Stanford researchers create a new technique to study how we inherit disease
10 March 2014
Human reproduction is simple. A sperm cell carries the man's genome into the egg. There, during fertilization, male and female genomes commingle in a way that fuses different traits from each parent into the DNA blueprint for a new human being.
|The human genetic code is written on DNA, which is packaged into large molecules called chromosomes. Chromosomes from the mother and father commingle to form a child. Depicted here in pink and blue are the chromosomes of the mother and father. Stanford scientists have developed a way to deduce the genetic sequence of each parent's chromosome by performing a new type of analysis on a sample of DNA taken from their offspring.|
Parents aren't perfect. Their genomes may contain disease-causing mutations. Nature tries to protect offspring by gene-mixing. This way if one parent passes on a defective mutation, the other has a chance to contribute a working copy.
Until now, however, there hasn't been an easy way to determine whether an offspring inherited a good working copy of a gene or two defective mutations, a scenario that could cause disease or illness.
In a recent paper in Nature Biotechnology, a research team led by Stanford scientists and engineers describes a new process that can analyse an offspring's DNA and reveal which specific genes were inherited from each parent.
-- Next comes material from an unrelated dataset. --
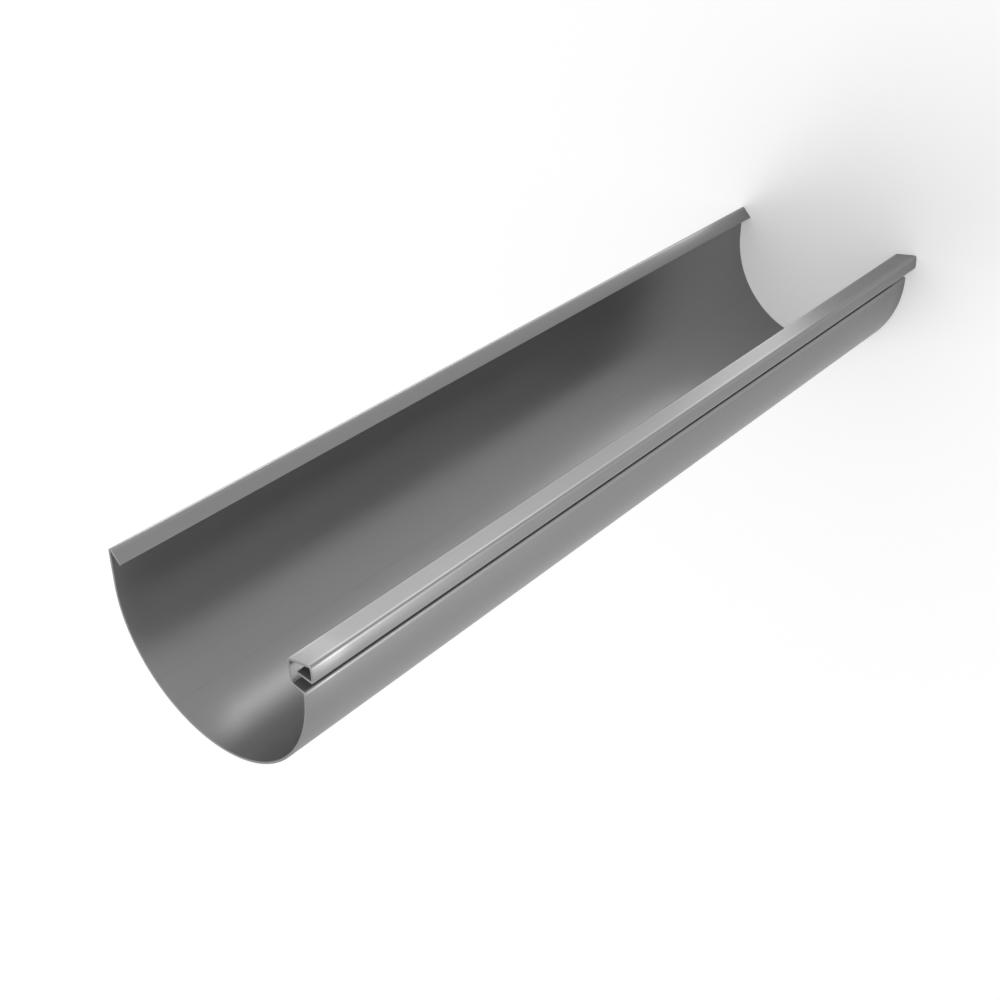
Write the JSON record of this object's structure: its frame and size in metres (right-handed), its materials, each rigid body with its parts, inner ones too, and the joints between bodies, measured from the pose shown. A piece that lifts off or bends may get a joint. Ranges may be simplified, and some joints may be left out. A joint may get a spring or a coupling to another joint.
{
  "type": "gutter section",
  "caption": "Half-round rainwater gutter length in satin sheet metal, with a folded lip at the back and an open box bead at the front.",
  "frame": {"origin": "middle of the footprint at floor level, with the piece standing on one of its square cut ends", "axes": "+Z up along the stock, -Y to the open side of the trough, +X to the back wall and -X to the bead. Hung in its brackets, its -Y is up and its -X is the front"},
  "size_m": [0.1304, 0.0828, 0.533],
  "materials": {
    "gutter_sheet": "satin, as rolled, bare sheet with bare cut edges"
  },
  "bodies": {
    "root": {"gutter": "gutter_sheet"}
  },
  "joints": []
}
''If you sequence the child you can now tell what traits they inherited from their parents,'' said Michael Snyder, professor and chair of genetics at Stanford and principal author of the study, which was co-authored by Volodymyr Kuleshov, a doctoral student in computer science at Stanford.
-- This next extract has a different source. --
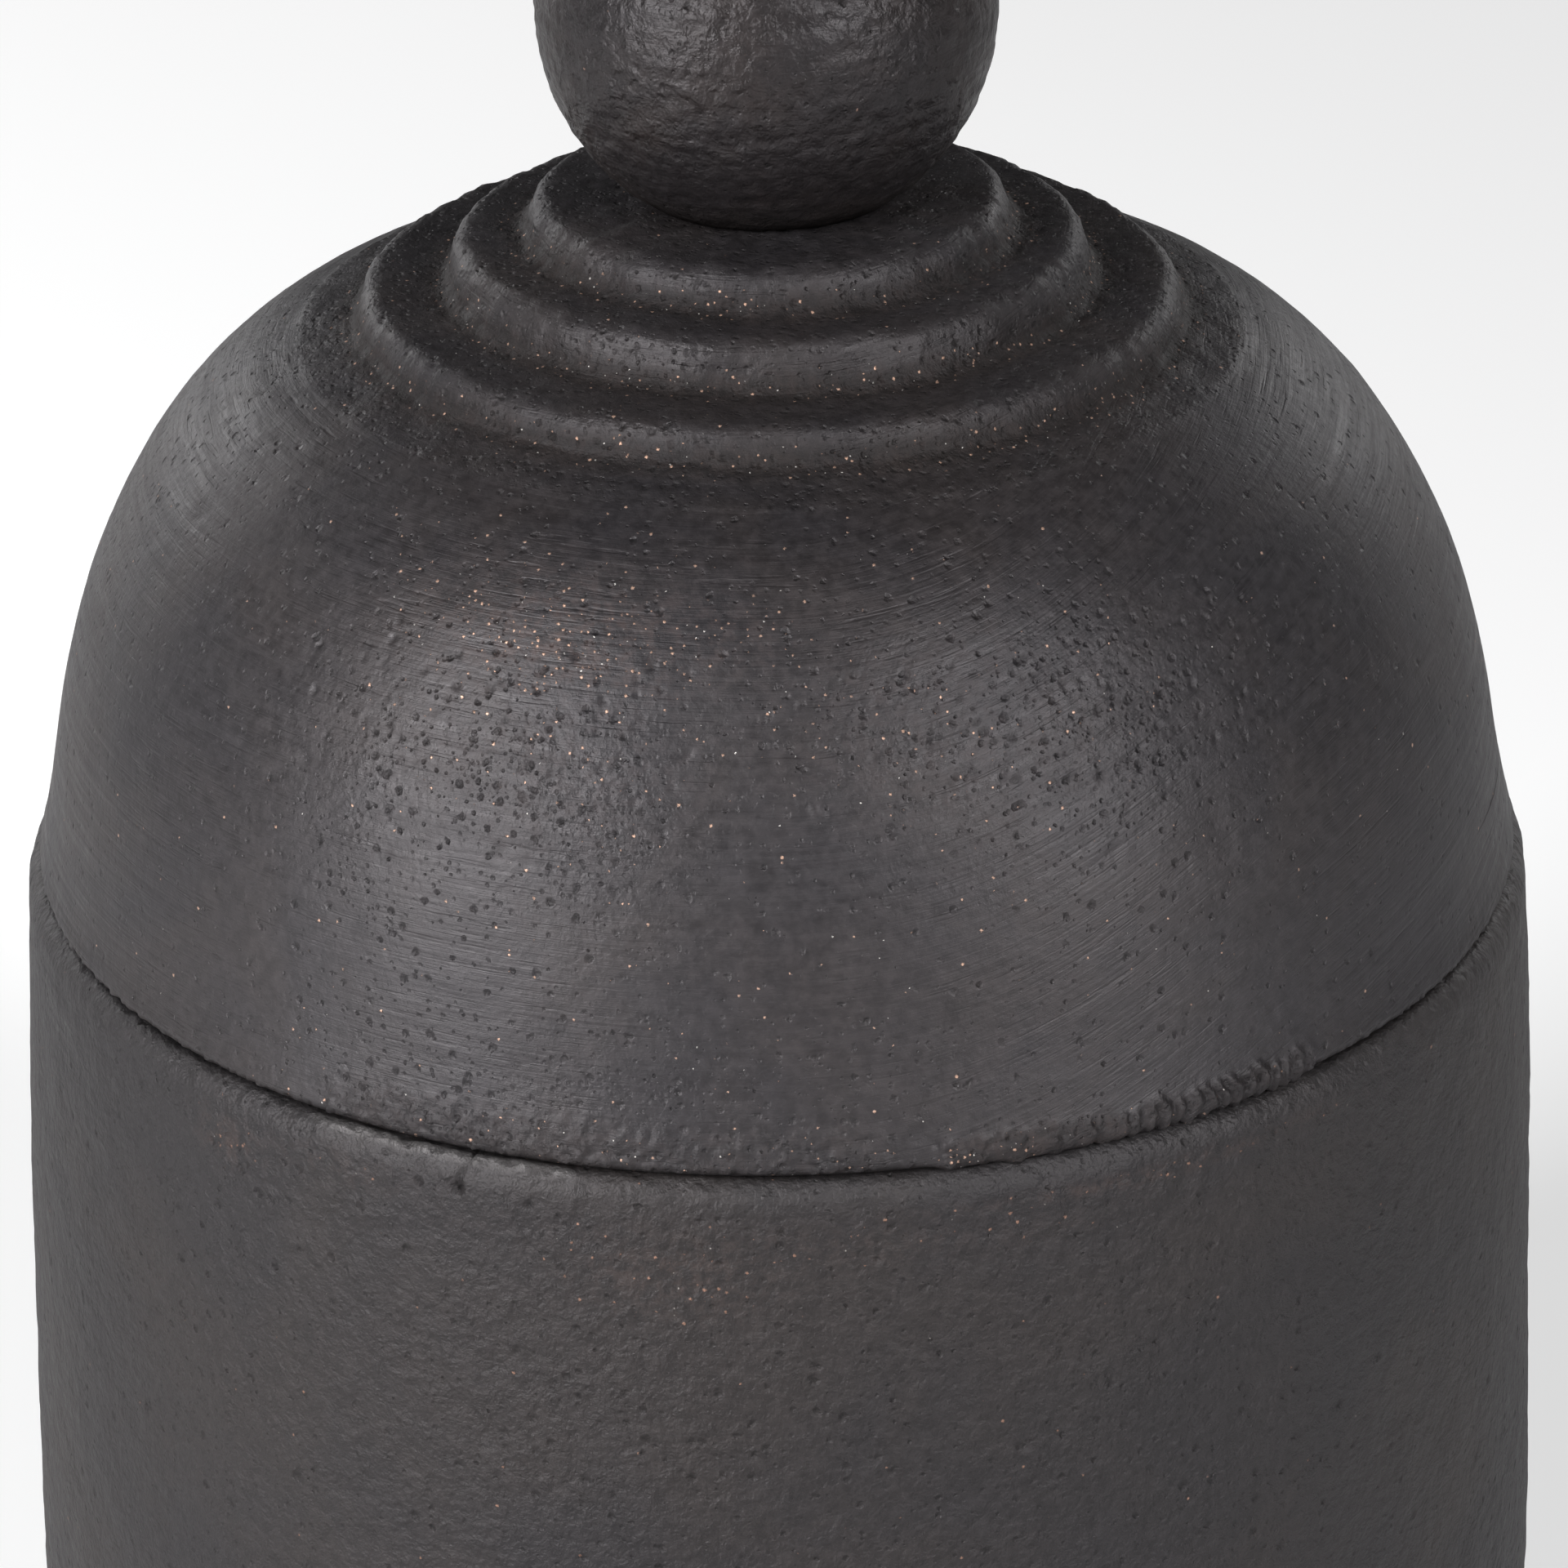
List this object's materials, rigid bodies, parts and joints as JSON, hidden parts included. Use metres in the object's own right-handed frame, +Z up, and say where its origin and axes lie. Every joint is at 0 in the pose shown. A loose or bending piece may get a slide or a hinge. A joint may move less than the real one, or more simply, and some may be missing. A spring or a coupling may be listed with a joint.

DNA is made up of four chemicals – A, T, G and C – strung in a specific order. A person has 6 billion of these chemicals assembled into 46 chromosomes, 23 each from mother and father.
When scientists sequence a person's genome, they break the DNA into small pieces to determine the order of the A, T, G and Cs.
The problem is that current process doesn't reveal all the information needed to ascertain which parts of a person's genome come from which parent. Important variants could come from either the mother's or the father's chromosomes.
The Stanford team used several innovations to provide this missing information on parental inheritance.
First the researchers chopped the DNA into blocks 10,000 letters long. Since modern sequencers can't directly read blocks that long, the researchers then cut these long segments into shorter snippets of 100 letters – tagging each snippet so that they knew from which mega block it came.
Using a computer analysis, the researchers determined which genetic variants from the offspring's DNA were linked together in 10,000 letter blocks. Finally their algorithms reassembled these longer blocks into two complete sequences, one for each parent's chromosomes.
The Stanford process can reveal whether individuals have one good copy of a gene or two bad copies – without sequencing the DNA of parents.
Knowing this inheritance information is crucial in determining which DNA changes may cause disease. The new process also allows scientists and treating physicians to collect this information more quickly and accurately than previous methods, according to the report in Nature Biotechnology.
Because of its speed, precision and utility, the Stanford approach is being marketed as a commercial process by the biotechnology firm Illumina.
Other co-authors are genetics researchers Rui Chen and Zhihai Ma, who explored additional uses of these tools; Illumina scientists Dimitry Pushkarev and Michael Kertesz, who developed the DNA preparation processes, and their colleague Tim Blauwkamp, who prepared the samples for this experiment; and Dan Xie, a postdoctoral scholar at Stanford who was involved in the computational analyses.
The experiments were funded by grants from the National Institutes of Health and the Genetics Department of Stanford University.